WHAT YOU WILL DO:
Return every entry exactly.

☆ ☆ ☆ ☆

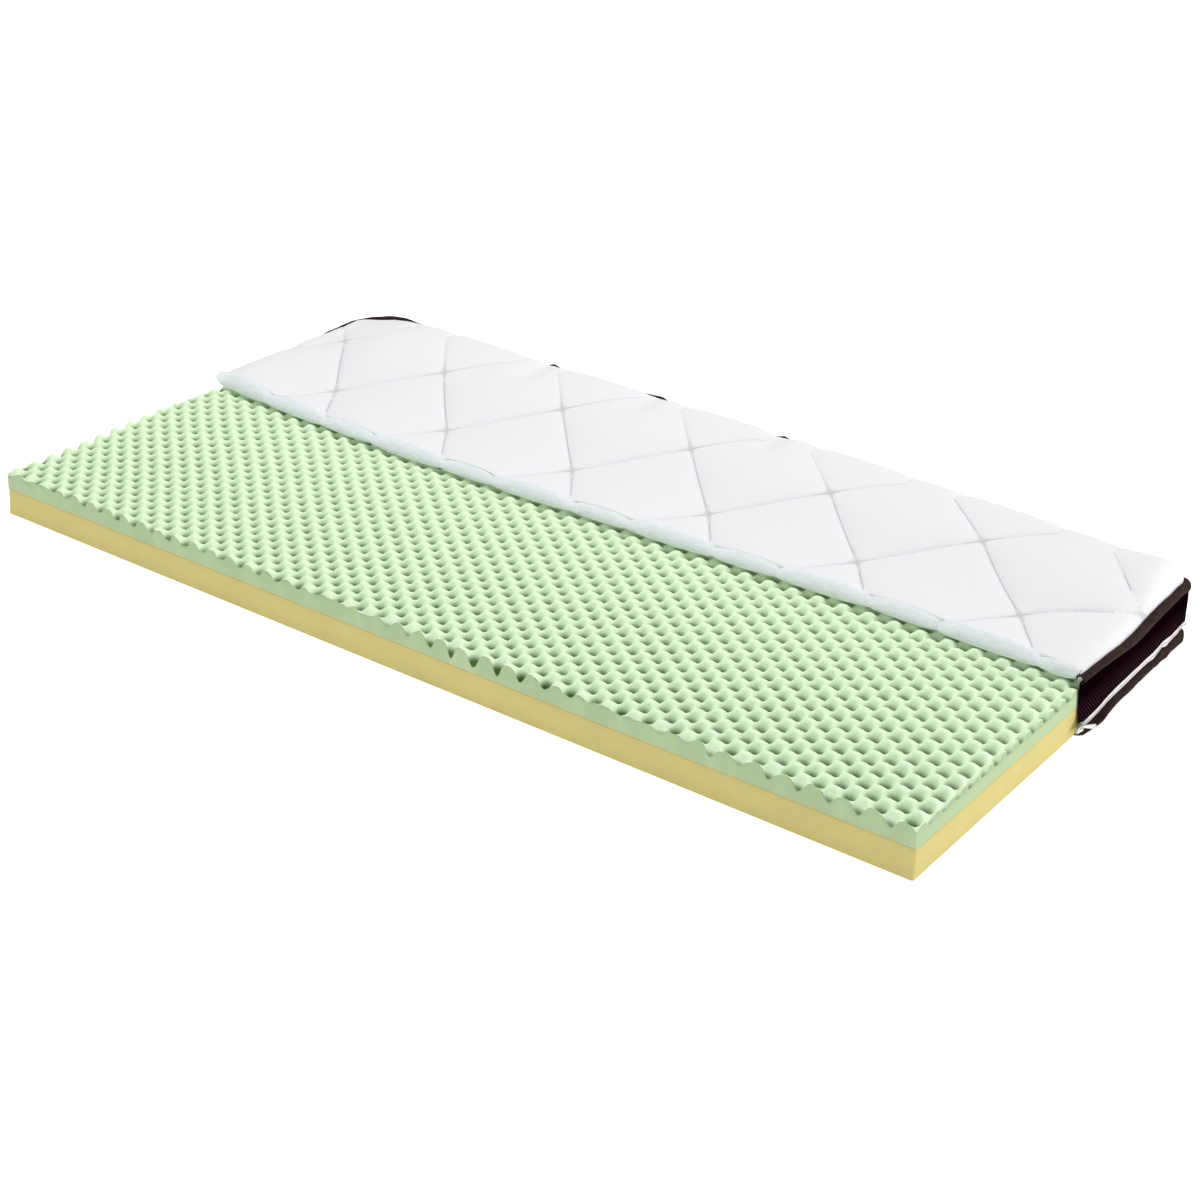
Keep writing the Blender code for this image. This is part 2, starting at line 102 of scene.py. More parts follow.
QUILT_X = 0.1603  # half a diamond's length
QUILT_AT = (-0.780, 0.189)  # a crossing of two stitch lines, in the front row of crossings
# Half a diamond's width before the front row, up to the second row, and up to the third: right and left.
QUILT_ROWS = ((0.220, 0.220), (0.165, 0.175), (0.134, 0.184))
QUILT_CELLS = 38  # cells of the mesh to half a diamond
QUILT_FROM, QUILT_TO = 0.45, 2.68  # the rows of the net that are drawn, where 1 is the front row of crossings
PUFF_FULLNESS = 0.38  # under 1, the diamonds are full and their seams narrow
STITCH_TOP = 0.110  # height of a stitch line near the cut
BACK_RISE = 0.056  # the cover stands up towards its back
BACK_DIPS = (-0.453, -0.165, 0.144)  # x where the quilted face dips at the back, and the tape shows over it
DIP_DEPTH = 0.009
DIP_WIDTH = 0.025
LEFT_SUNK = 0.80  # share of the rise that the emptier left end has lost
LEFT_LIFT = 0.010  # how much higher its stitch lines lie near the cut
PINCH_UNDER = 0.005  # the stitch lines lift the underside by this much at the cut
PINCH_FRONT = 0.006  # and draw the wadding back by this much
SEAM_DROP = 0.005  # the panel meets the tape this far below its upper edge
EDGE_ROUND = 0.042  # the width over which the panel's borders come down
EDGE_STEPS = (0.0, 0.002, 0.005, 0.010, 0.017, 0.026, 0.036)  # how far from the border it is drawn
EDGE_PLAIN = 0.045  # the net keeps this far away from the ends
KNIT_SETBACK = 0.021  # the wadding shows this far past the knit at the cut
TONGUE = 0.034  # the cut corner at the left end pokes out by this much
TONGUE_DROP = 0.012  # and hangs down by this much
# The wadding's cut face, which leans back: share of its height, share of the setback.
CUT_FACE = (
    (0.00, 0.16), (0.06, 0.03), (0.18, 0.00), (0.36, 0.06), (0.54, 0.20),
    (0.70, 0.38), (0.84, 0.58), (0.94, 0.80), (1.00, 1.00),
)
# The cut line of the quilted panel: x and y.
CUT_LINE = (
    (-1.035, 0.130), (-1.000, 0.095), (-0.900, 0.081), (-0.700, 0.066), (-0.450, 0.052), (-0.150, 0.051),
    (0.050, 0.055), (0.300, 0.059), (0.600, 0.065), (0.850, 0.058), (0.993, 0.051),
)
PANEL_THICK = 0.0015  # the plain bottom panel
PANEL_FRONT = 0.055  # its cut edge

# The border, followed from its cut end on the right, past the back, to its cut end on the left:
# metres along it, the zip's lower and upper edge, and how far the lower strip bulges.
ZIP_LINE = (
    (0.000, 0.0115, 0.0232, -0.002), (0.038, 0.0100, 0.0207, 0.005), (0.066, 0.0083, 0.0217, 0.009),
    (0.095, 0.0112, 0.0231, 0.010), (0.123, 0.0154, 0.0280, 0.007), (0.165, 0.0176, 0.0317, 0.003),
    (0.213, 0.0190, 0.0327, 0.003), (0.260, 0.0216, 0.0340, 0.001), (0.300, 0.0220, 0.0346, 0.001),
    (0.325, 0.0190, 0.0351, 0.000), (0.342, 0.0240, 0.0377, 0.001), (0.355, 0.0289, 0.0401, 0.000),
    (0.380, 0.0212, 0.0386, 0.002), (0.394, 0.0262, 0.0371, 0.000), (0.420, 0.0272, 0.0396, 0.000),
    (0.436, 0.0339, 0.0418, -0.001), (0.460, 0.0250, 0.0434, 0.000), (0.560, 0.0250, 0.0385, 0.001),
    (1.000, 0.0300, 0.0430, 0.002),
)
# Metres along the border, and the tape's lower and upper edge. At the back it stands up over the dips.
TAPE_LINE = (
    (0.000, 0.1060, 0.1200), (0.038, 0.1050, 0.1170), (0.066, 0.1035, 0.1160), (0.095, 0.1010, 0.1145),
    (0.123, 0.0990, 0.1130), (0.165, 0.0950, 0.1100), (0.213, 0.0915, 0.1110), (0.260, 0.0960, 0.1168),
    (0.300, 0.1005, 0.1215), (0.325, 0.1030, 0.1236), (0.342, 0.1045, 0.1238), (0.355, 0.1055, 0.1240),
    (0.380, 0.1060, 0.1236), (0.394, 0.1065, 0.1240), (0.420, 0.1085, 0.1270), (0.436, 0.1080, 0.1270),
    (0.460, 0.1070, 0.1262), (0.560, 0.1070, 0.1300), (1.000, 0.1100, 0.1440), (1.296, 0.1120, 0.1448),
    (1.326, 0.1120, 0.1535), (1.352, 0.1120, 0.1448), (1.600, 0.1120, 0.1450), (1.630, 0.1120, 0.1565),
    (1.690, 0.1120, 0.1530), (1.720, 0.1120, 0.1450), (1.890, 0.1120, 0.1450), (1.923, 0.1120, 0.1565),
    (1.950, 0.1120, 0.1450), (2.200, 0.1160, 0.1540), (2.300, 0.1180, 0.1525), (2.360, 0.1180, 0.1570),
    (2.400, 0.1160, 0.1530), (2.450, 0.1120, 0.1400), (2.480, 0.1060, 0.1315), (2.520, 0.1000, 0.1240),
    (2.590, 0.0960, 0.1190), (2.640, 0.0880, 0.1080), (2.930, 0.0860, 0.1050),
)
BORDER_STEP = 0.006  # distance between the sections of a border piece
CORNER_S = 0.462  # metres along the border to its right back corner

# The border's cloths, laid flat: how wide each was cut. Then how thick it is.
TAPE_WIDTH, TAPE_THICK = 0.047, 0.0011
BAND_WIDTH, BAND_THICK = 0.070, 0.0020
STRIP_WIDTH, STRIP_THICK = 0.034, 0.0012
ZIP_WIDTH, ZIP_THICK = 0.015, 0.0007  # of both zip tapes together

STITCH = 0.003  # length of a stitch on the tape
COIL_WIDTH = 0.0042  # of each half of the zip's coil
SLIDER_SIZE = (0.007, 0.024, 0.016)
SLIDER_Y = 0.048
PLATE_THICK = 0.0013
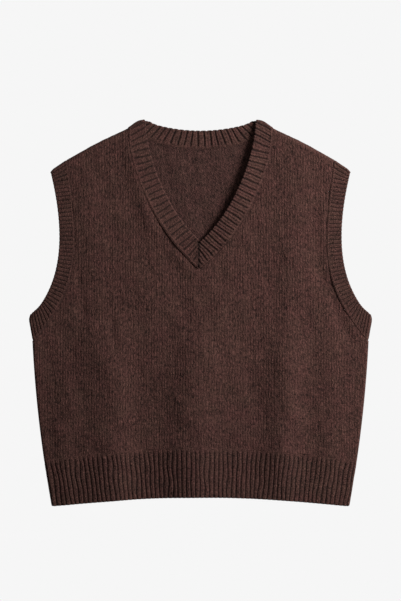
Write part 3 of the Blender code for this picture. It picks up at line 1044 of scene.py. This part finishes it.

☆ ☆ ☆ ☆

RESPONSE FOR THIS EXERCISE:
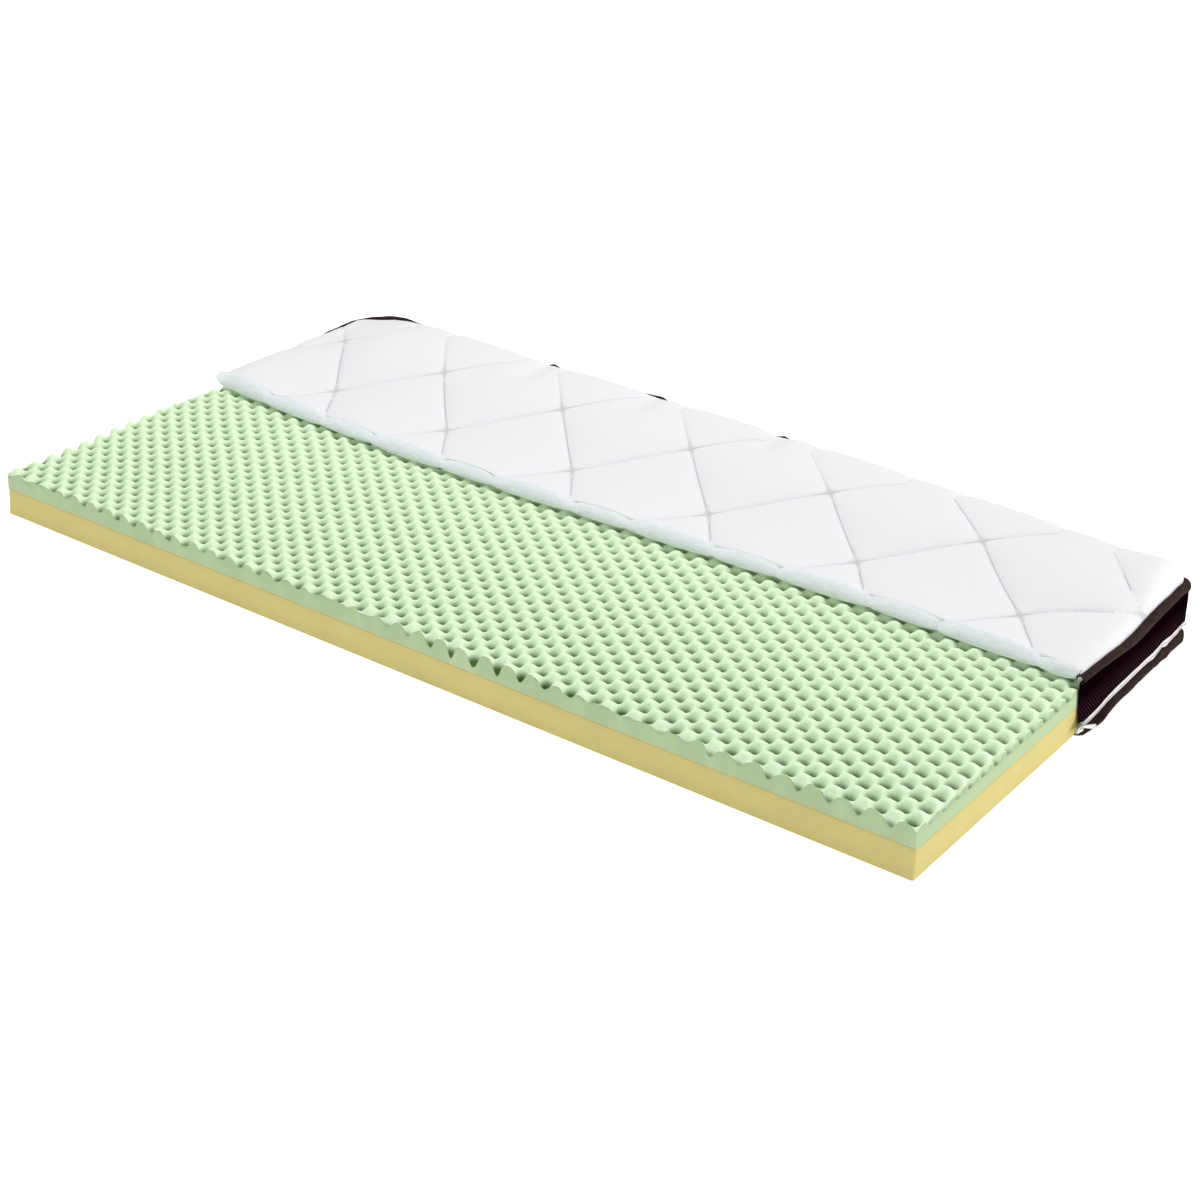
Keep writing the Blender code for this image. This is part 2, starting at line 102 of scene.py. More parts follow.
QUILT_X = 0.1603  # half a diamond's length
QUILT_AT = (-0.780, 0.189)  # a crossing of two stitch lines, in the front row of crossings
# Half a diamond's width before the front row, up to the second row, and up to the third: right and left.
QUILT_ROWS = ((0.220, 0.220), (0.165, 0.175), (0.134, 0.184))
QUILT_CELLS = 38  # cells of the mesh to half a diamond
QUILT_FROM, QUILT_TO = 0.45, 2.68  # the rows of the net that are drawn, where 1 is the front row of crossings
PUFF_FULLNESS = 0.38  # under 1, the diamonds are full and their seams narrow
STITCH_TOP = 0.110  # height of a stitch line near the cut
BACK_RISE = 0.056  # the cover stands up towards its back
BACK_DIPS = (-0.453, -0.165, 0.144)  # x where the quilted face dips at the back, and the tape shows over it
DIP_DEPTH = 0.009
DIP_WIDTH = 0.025
LEFT_SUNK = 0.80  # share of the rise that the emptier left end has lost
LEFT_LIFT = 0.010  # how much higher its stitch lines lie near the cut
PINCH_UNDER = 0.005  # the stitch lines lift the underside by this much at the cut
PINCH_FRONT = 0.006  # and draw the wadding back by this much
SEAM_DROP = 0.005  # the panel meets the tape this far below its upper edge
EDGE_ROUND = 0.042  # the width over which the panel's borders come down
EDGE_STEPS = (0.0, 0.002, 0.005, 0.010, 0.017, 0.026, 0.036)  # how far from the border it is drawn
EDGE_PLAIN = 0.045  # the net keeps this far away from the ends
KNIT_SETBACK = 0.021  # the wadding shows this far past the knit at the cut
TONGUE = 0.034  # the cut corner at the left end pokes out by this much
TONGUE_DROP = 0.012  # and hangs down by this much
# The wadding's cut face, which leans back: share of its height, share of the setback.
CUT_FACE = (
    (0.00, 0.16), (0.06, 0.03), (0.18, 0.00), (0.36, 0.06), (0.54, 0.20),
    (0.70, 0.38), (0.84, 0.58), (0.94, 0.80), (1.00, 1.00),
)
# The cut line of the quilted panel: x and y.
CUT_LINE = (
    (-1.035, 0.130), (-1.000, 0.095), (-0.900, 0.081), (-0.700, 0.066), (-0.450, 0.052), (-0.150, 0.051),
    (0.050, 0.055), (0.300, 0.059), (0.600, 0.065), (0.850, 0.058), (0.993, 0.051),
)
PANEL_THICK = 0.0015  # the plain bottom panel
PANEL_FRONT = 0.055  # its cut edge

# The border, followed from its cut end on the right, past the back, to its cut end on the left:
# metres along it, the zip's lower and upper edge, and how far the lower strip bulges.
ZIP_LINE = (
    (0.000, 0.0115, 0.0232, -0.002), (0.038, 0.0100, 0.0207, 0.005), (0.066, 0.0083, 0.0217, 0.009),
    (0.095, 0.0112, 0.0231, 0.010), (0.123, 0.0154, 0.0280, 0.007), (0.165, 0.0176, 0.0317, 0.003),
    (0.213, 0.0190, 0.0327, 0.003), (0.260, 0.0216, 0.0340, 0.001), (0.300, 0.0220, 0.0346, 0.001),
    (0.325, 0.0190, 0.0351, 0.000), (0.342, 0.0240, 0.0377, 0.001), (0.355, 0.0289, 0.0401, 0.000),
    (0.380, 0.0212, 0.0386, 0.002), (0.394, 0.0262, 0.0371, 0.000), (0.420, 0.0272, 0.0396, 0.000),
    (0.436, 0.0339, 0.0418, -0.001), (0.460, 0.0250, 0.0434, 0.000), (0.560, 0.0250, 0.0385, 0.001),
    (1.000, 0.0300, 0.0430, 0.002),
)
# Metres along the border, and the tape's lower and upper edge. At the back it stands up over the dips.
TAPE_LINE = (
    (0.000, 0.1060, 0.1200), (0.038, 0.1050, 0.1170), (0.066, 0.1035, 0.1160), (0.095, 0.1010, 0.1145),
    (0.123, 0.0990, 0.1130), (0.165, 0.0950, 0.1100), (0.213, 0.0915, 0.1110), (0.260, 0.0960, 0.1168),
    (0.300, 0.1005, 0.1215), (0.325, 0.1030, 0.1236), (0.342, 0.1045, 0.1238), (0.355, 0.1055, 0.1240),
    (0.380, 0.1060, 0.1236), (0.394, 0.1065, 0.1240), (0.420, 0.1085, 0.1270), (0.436, 0.1080, 0.1270),
    (0.460, 0.1070, 0.1262), (0.560, 0.1070, 0.1300), (1.000, 0.1100, 0.1440), (1.296, 0.1120, 0.1448),
    (1.326, 0.1120, 0.1535), (1.352, 0.1120, 0.1448), (1.600, 0.1120, 0.1450), (1.630, 0.1120, 0.1565),
    (1.690, 0.1120, 0.1530), (1.720, 0.1120, 0.1450), (1.890, 0.1120, 0.1450), (1.923, 0.1120, 0.1565),
    (1.950, 0.1120, 0.1450), (2.200, 0.1160, 0.1540), (2.300, 0.1180, 0.1525), (2.360, 0.1180, 0.1570),
    (2.400, 0.1160, 0.1530), (2.450, 0.1120, 0.1400), (2.480, 0.1060, 0.1315), (2.520, 0.1000, 0.1240),
    (2.590, 0.0960, 0.1190), (2.640, 0.0880, 0.1080), (2.930, 0.0860, 0.1050),
)
BORDER_STEP = 0.006  # distance between the sections of a border piece
CORNER_S = 0.462  # metres along the border to its right back corner

# The border's cloths, laid flat: how wide each was cut. Then how thick it is.
TAPE_WIDTH, TAPE_THICK = 0.047, 0.0011
BAND_WIDTH, BAND_THICK = 0.070, 0.0020
STRIP_WIDTH, STRIP_THICK = 0.034, 0.0012
ZIP_WIDTH, ZIP_THICK = 0.015, 0.0007  # of both zip tapes together

STITCH = 0.003  # length of a stitch on the tape
COIL_WIDTH = 0.0042  # of each half of the zip's coil
SLIDER_SIZE = (0.007, 0.024, 0.016)
SLIDER_Y = 0.048
PLATE_THICK = 0.0013
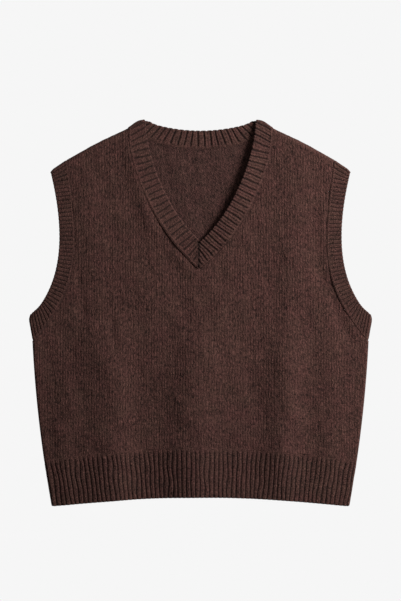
Write part 3 of the Blender code for this picture. It picks up at line 1044 of scene.py. This part finishes it.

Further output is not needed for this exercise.